- BRIEF: Reproduce, please, only the lines from the first line below to the line containing "import math", inclusive.

--- START PROVIDED DATA ---

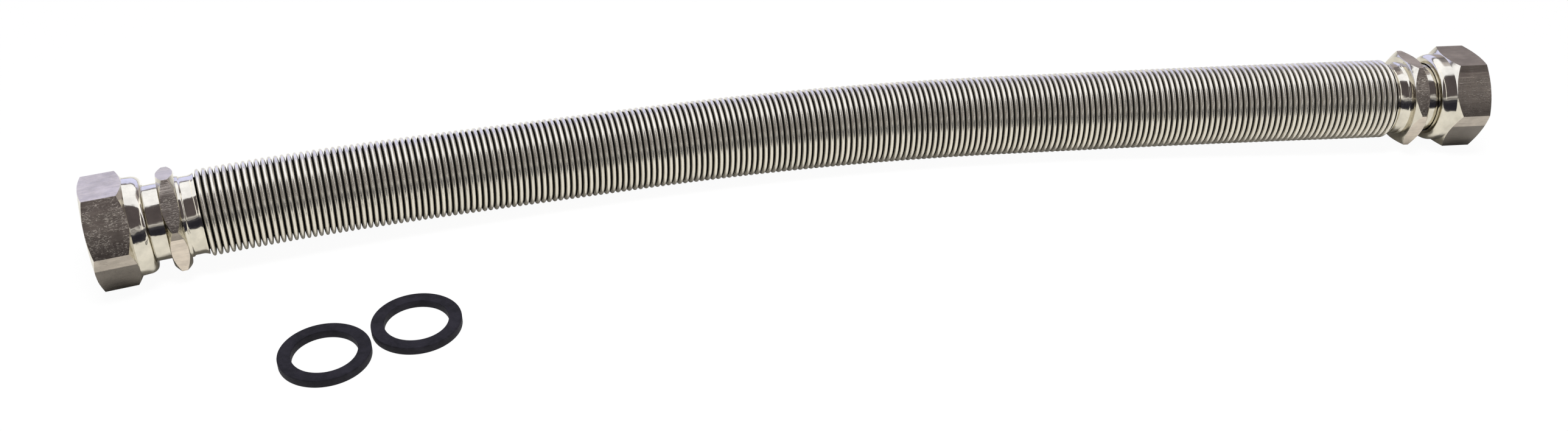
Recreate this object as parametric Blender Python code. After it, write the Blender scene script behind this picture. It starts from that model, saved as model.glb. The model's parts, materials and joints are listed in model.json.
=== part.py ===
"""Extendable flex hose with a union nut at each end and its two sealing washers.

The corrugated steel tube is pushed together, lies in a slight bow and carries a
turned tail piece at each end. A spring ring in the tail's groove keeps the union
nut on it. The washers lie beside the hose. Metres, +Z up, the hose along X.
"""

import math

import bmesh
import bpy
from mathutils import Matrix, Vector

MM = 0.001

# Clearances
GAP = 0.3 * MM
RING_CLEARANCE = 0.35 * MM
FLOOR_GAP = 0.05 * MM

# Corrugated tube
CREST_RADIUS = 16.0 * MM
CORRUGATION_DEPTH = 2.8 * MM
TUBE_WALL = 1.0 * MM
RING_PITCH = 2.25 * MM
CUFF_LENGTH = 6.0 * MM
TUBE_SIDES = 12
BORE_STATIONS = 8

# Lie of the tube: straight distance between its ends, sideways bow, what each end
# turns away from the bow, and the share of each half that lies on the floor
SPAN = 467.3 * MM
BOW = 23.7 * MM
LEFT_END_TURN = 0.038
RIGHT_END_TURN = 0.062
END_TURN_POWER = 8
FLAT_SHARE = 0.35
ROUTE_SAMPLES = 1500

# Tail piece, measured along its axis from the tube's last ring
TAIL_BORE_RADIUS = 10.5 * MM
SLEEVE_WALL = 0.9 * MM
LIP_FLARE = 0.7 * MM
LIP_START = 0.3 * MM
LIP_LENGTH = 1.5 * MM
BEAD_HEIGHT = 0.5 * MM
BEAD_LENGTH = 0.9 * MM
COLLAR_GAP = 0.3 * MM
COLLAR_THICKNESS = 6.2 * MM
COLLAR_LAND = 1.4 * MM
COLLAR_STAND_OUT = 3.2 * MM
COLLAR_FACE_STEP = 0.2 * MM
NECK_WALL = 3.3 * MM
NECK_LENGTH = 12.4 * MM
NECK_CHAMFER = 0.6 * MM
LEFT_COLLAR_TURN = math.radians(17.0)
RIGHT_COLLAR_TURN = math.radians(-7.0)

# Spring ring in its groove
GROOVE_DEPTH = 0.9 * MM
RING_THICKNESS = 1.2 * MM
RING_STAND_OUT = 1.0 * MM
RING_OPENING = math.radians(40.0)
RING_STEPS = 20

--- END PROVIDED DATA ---

- RESPONSE:
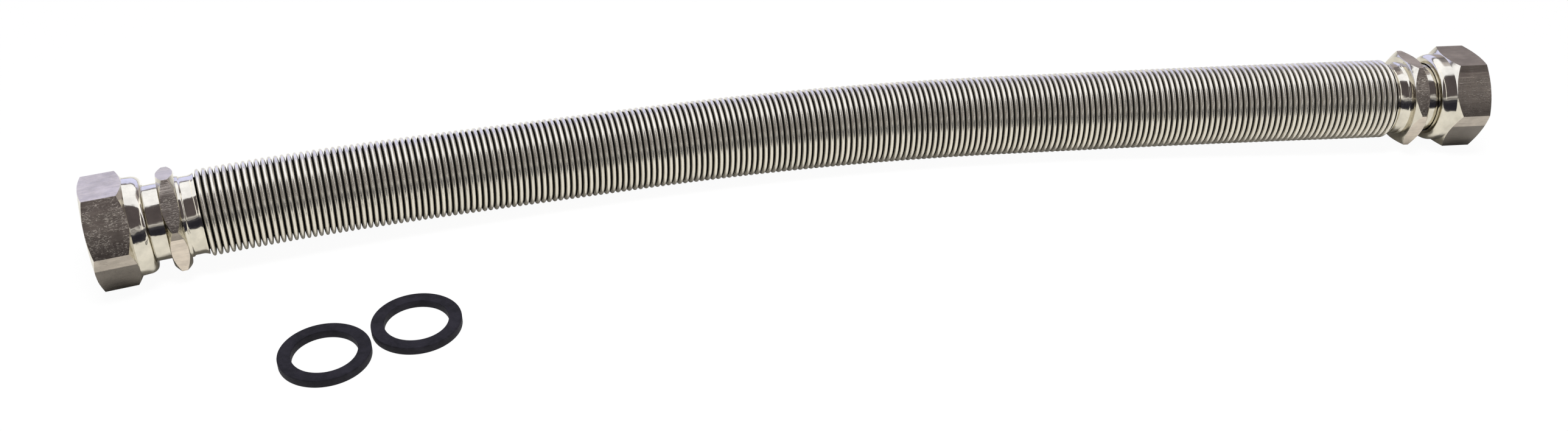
Recreate this object as parametric Blender Python code. After it, write the Blender scene script behind this picture. It starts from that model, saved as model.glb. The model's parts, materials and joints are listed in model.json.
=== part.py ===
"""Extendable flex hose with a union nut at each end and its two sealing washers.

The corrugated steel tube is pushed together, lies in a slight bow and carries a
turned tail piece at each end. A spring ring in the tail's groove keeps the union
nut on it. The washers lie beside the hose. Metres, +Z up, the hose along X.
"""

import math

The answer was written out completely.